▸ DATA FOR THIS TASK
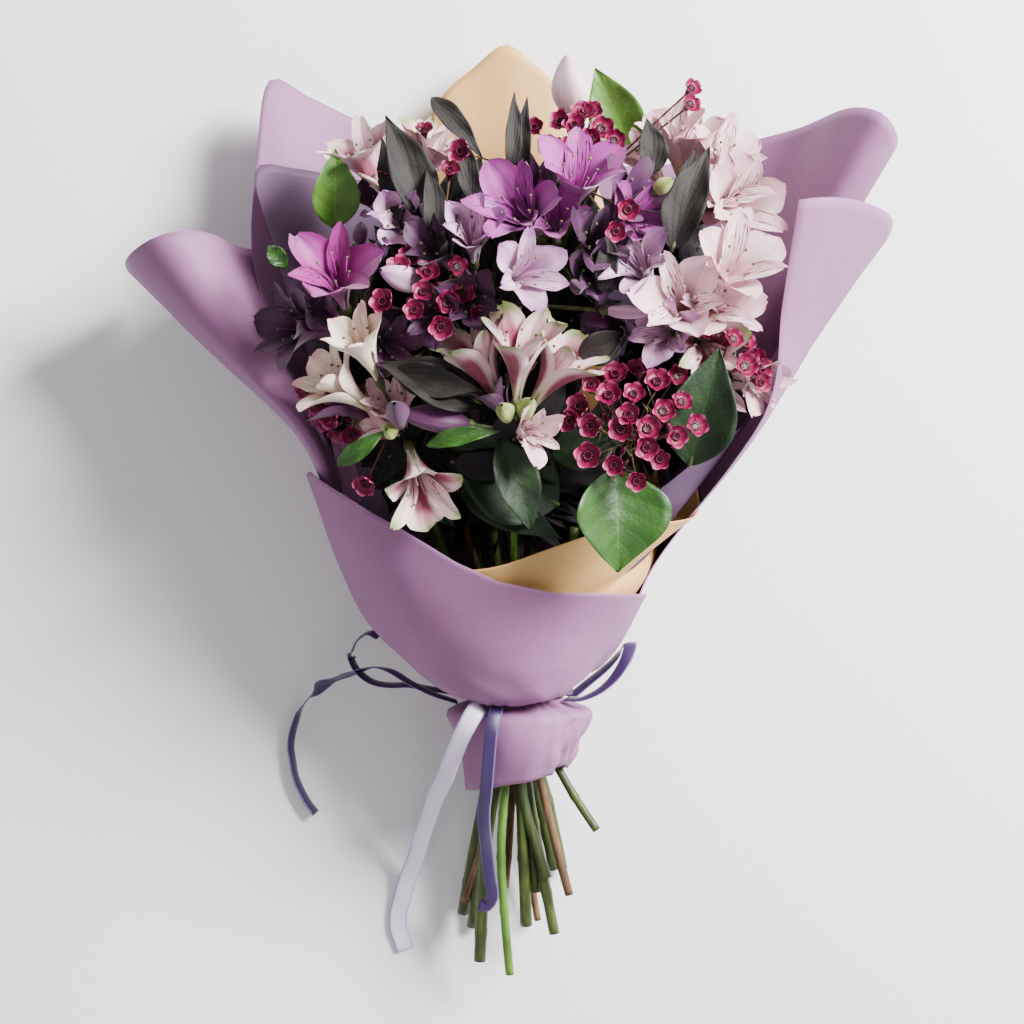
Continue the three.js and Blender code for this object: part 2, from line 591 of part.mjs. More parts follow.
const LEAVES = {
  leaf_salal_1: { base: [52, 22, 140], tip: [54, -31, 138], width: 50, face: [0, -0.2, 1], arch: 4, belly: 0.85 },
  leaf_salal_2: { base: [92, 24, 128], tip: [106, 84, 146], width: 34, face: [0.3, -0.4, 1], arch: 3, belly: 0.9 },
  leaf_salal_3: { base: [-94, 150, 92], tip: [-93, 191, 104], width: 24, face: [-0.2, -0.3, 1], arch: 2, belly: 0.9 },
  leaf_salal_4: { base: [68, 190, 62], tip: [45, 240, 62], width: 28, face: [0.2, 0, 1], arch: 3, belly: 0.9 },
  leaf_salal_5: { base: [24, 4, 112], tip: [-34, 34, 122], width: 46, face: [0, -0.3, 1], arch: 3, belly: 0.9 },
  leaf_narrow_1: { base: [-44, 150, 128], tip: [-66, 206, 120], width: 22, face: [-0.2, 0, 1], arch: 3, belly: 0.8 },
  leaf_narrow_2: { base: [82, 134, 144], tip: [102, 188, 134], width: 20, face: [0.3, 0, 1], arch: 3, belly: 0.8 },
  leaf_narrow_3: { base: [-16, 56, 142], tip: [-68, 76, 148], width: 24, face: [0, -0.3, 1], arch: 3, belly: 0.8 },
};

function leaves() {
  for (const [name, shape] of Object.entries(LEAVES)) {
    add(name, leaf(shape), FINISHES.leaf);
  }
}

// ---- Assembly -----------------------------------------------------------------------------

// Stands the bouquet's middle on the origin, measured without the loose ribbon tails.
function centre(group) {
  const box = new THREE.Box3();
  for (const mesh of group.children) {
    if (!mesh.name.startsWith('ribbon_tail')) {
      box.expandByObject(mesh);
    }
  }
  const middle = box.getCenter(place(0, 0, 0));
  group.position.set(-middle.x, -middle.y, -box.min.z);
}

stems();
paper();
ribbons();
flowers();
leaves();
centre(bouquet);

export default bouquet;
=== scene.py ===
"""A wrapped alstroemeria bouquet, lying on its back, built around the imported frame."""
import json
import math
import random

import bpy
from bpy.props import FloatProperty, FloatVectorProperty, IntProperty, PointerProperty
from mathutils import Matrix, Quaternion, Vector, noise


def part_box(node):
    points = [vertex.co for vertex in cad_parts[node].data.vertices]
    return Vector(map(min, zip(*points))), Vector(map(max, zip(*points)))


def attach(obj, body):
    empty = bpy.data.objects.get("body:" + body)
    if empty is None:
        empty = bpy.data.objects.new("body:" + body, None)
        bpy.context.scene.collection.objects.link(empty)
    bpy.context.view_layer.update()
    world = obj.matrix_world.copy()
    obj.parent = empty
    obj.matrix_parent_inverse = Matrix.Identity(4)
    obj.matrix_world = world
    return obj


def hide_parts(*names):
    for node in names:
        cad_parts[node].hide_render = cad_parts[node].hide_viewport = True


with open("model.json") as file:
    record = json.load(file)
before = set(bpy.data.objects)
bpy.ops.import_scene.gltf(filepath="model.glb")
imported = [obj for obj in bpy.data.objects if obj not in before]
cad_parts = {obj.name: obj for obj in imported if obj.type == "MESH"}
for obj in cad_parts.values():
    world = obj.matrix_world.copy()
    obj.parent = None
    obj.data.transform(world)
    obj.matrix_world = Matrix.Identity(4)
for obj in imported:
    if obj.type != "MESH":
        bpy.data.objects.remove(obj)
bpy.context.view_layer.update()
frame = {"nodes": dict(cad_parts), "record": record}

bl_info = {
    "name": "Wrapped alstroemeria bouquet",
    "version": (1, 0, 0),
    "blender": (4, 5, 0),
    "location": "View3D > Sidebar > Bouquet",
    "description": "Builds the paper, ribbon, stems, flowers and leaves of a hand-tied bouquet",
    "category": "Add Mesh",
}

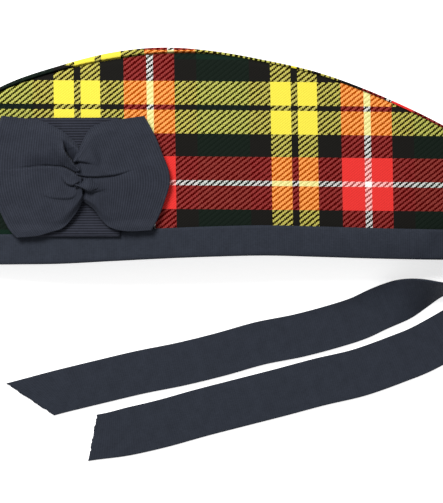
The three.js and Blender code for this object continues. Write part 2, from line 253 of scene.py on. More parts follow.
# %% The cap's outline
left_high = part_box("left_side")[1]
band_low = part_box("band")[0]
HALF = left_high.x  # half the cap's length
HEIGHT = 122 * MM
HEM = band_low.y
WALL = 2.2 * MM
GAP = 0.3 * MM  # between pieces that are sewn together
RIBBON = 1.0 * MM
BAND_HEIGHT = 17 * MM
BAND_EASE = 12 * MM  # the cloth settles over this distance above the band
BAND_CLEAR = 1.46 * MM  # what lies over the band keeps this far from the wall
END_ROUND = 6 * MM  # radius of the wall where it turns at the front and back seams
MOUTH_RISE = 19 * MM  # how far the left wall arches at the band,
RIDGE_RISE = 9 * MM  # at the ridge,
SWELL = 3 * MM  # and more at half its height
LIP = 4.2 * MM
FRONT_CORNER = 26 * MM
BACK_CORNER = 12 * MM
CROWN_CLOTH = 1.2 * MM
CROWN_DEPTH = 45 * MM
CROWN_TIP_DEPTH = 4 * MM
CROWN_FOLD = 1.3 * MM  # half the height of the fold's inner edge
WALL_STEPS = 32  # stations of the walls' solids, of which
CROWN_FIRST = 4  # this one is the crown's tip

OUTLINE = [  # share of the length, and the shares there of the hem, the ridge and the lip
    (0.0, 0.0, 0.703, 0.36),
    (0.1, 0.002, 0.835, 0.7),
    (0.2, 0.005, 0.916, 0.76),
    (0.3, 0.017, 0.976, 1.0),
    (0.4, 0.029, 1.0, 0.86),
    (0.5, 0.038, 0.983, 0.45),
    (0.6, 0.043, 0.941, 0.36),
    (0.7, 0.037, 0.886, 0.36),
    (0.8, 0.03, 0.801, 0.36),
    (0.9, 0.025, 0.696, 0.4),
    (1.0, 0.023, 0.571, 0.36),
]
hem_share, top_share, lip_share = (column(OUTLINE, k) for k in (1, 2, 3))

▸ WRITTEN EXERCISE
Begin with the line containing "loose ribbon tails." and end with the line containing "points = [vertex.co"; repeat every line from start to finish exactly, and nothing outside them.

▸ EXERCISE RESPONSE
// Stands the bouquet's middle on the origin, measured without the loose ribbon tails.
function centre(group) {
  const box = new THREE.Box3();
  for (const mesh of group.children) {
    if (!mesh.name.startsWith('ribbon_tail')) {
      box.expandByObject(mesh);
    }
  }
  const middle = box.getCenter(place(0, 0, 0));
  group.position.set(-middle.x, -middle.y, -box.min.z);
}

stems();
paper();
ribbons();
flowers();
leaves();
centre(bouquet);

export default bouquet;
=== scene.py ===
"""A wrapped alstroemeria bouquet, lying on its back, built around the imported frame."""
import json
import math
import random

import bpy
from bpy.props import FloatProperty, FloatVectorProperty, IntProperty, PointerProperty
from mathutils import Matrix, Quaternion, Vector, noise


def part_box(node):
    points = [vertex.co for vertex in cad_parts[node].data.vertices]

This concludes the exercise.